**REQUIRED WORK**
Hand back each line, unchanged, from the top down to the line where "outer_rail_inset = 132.0" sits.

**INFORMATION SHOWN**

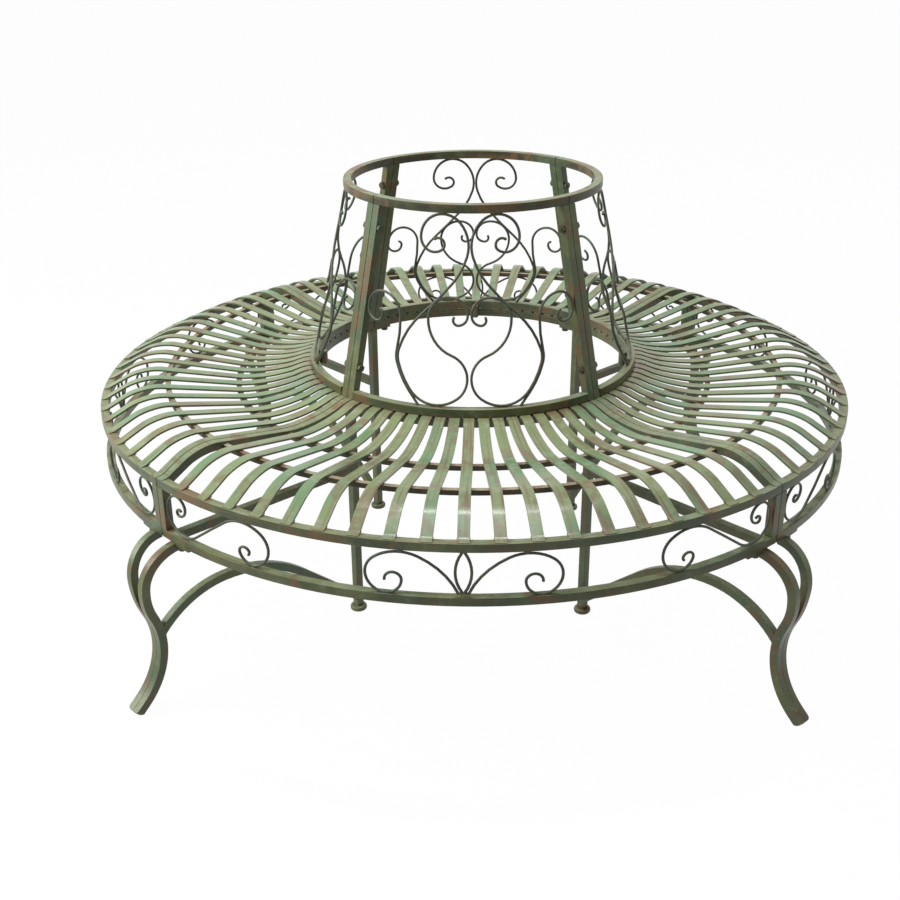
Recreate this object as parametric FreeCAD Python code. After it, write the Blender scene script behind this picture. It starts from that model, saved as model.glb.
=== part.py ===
"""Round tree bench: four bolted quarter sections of seat and back, carried by four leg frames.

Millimetres, +Z up. The origin is on the ground at the centre of the tree hole. The front section
faces -Y. An azimuth is counted in degrees from -Y, growing towards +X.
"""
import FreeCAD
import Part
import math
import os

# Bar stock
bar = 16.0
slat_width = 20.0
slat_thickness = 4.0
rail_bar = 10.0
rod = 5.0
leg_bar_width = 12.0
leg_bar_depth = 16.0
plate_thickness = 6.0

# Rings
rim_radius = 750.0
rim_top = 440.0
apron_opening = 80.0
seat_ring_radius = 333.0
seat_ring_top = 468.0
crown_radius = 252.0
overall_height = 845.0

# The wave of the seat, read along the underside of a slat
dip_reach = 85.0
dip_depth = 29.9
roll_inset = 83.0
roll_rise = 37.4
ring_shelf = 12.2
rim_shelf = 3.1
wave_bends = (56.0, 240.0, 106.0, 29.0)
wave_step = 20.0

# Sections
sections = 4
slats_per_section = 19
seam = 1.0
slat_setback = 3.0
slat_side_gap = 0.3
inner_rail_reach = 147.0
outer_rail_inset = 132.0

# Scroll rods: chains of arcs, each (radius, turn in degrees), with a start (across, up, heading)
scroll_clearance = 0.1
scroll_step = 46.0
scroll_sag = 2.1
lyre_start = (26.7, 163.0, 308.0)
lyre_arcs = (
    (9.0, -128.0), (17.3, -83.5), (30.0, -82.0), (40.2, -104.0), (67.0, -70.0), (44.5, 123.0),
    (68.0, 48.7), (61.5, 41.0), (141.0, 21.0), (37.0, 36.0), (168.0, 29.0), (542.0, -8.3),
    (131.5, -23.3), (61.8, -58.5), (41.2, -138.0), (25.2, -124.6), (11.2, -189.0),
)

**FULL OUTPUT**
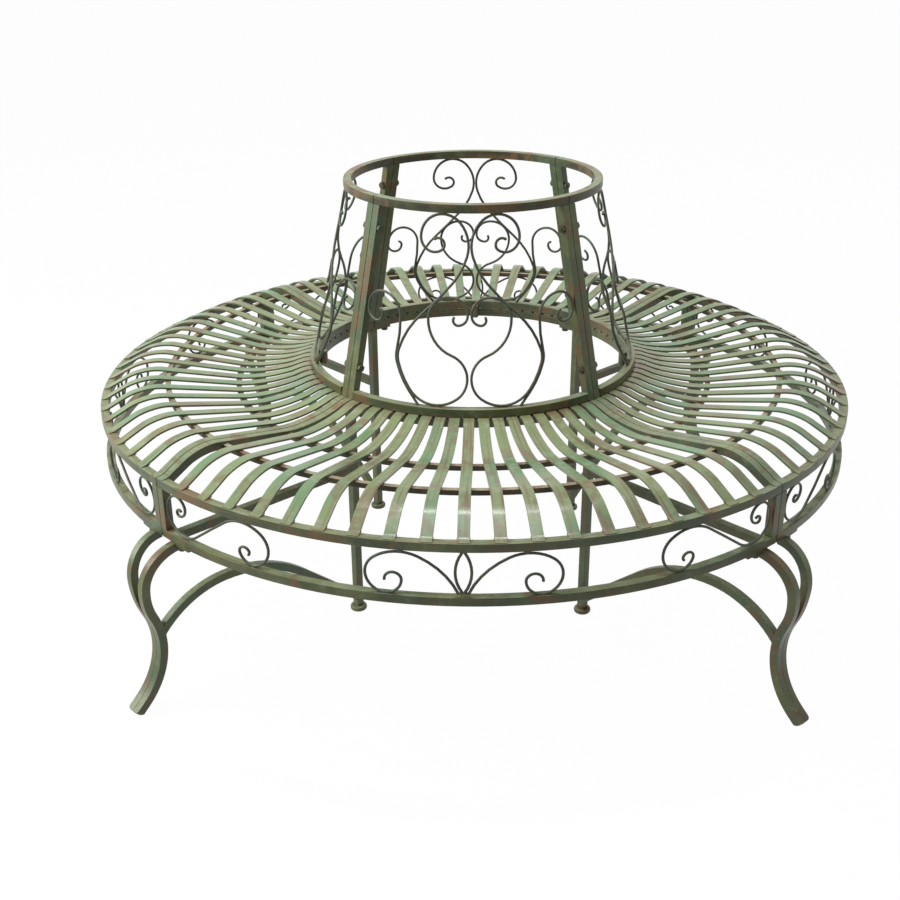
Recreate this object as parametric FreeCAD Python code. After it, write the Blender scene script behind this picture. It starts from that model, saved as model.glb.
=== part.py ===
"""Round tree bench: four bolted quarter sections of seat and back, carried by four leg frames.

Millimetres, +Z up. The origin is on the ground at the centre of the tree hole. The front section
faces -Y. An azimuth is counted in degrees from -Y, growing towards +X.
"""
import FreeCAD
import Part
import math
import os

# Bar stock
bar = 16.0
slat_width = 20.0
slat_thickness = 4.0
rail_bar = 10.0
rod = 5.0
leg_bar_width = 12.0
leg_bar_depth = 16.0
plate_thickness = 6.0

# Rings
rim_radius = 750.0
rim_top = 440.0
apron_opening = 80.0
seat_ring_radius = 333.0
seat_ring_top = 468.0
crown_radius = 252.0
overall_height = 845.0

# The wave of the seat, read along the underside of a slat
dip_reach = 85.0
dip_depth = 29.9
roll_inset = 83.0
roll_rise = 37.4
ring_shelf = 12.2
rim_shelf = 3.1
wave_bends = (56.0, 240.0, 106.0, 29.0)
wave_step = 20.0

# Sections
sections = 4
slats_per_section = 19
seam = 1.0
slat_setback = 3.0
slat_side_gap = 0.3
inner_rail_reach = 147.0
outer_rail_inset = 132.0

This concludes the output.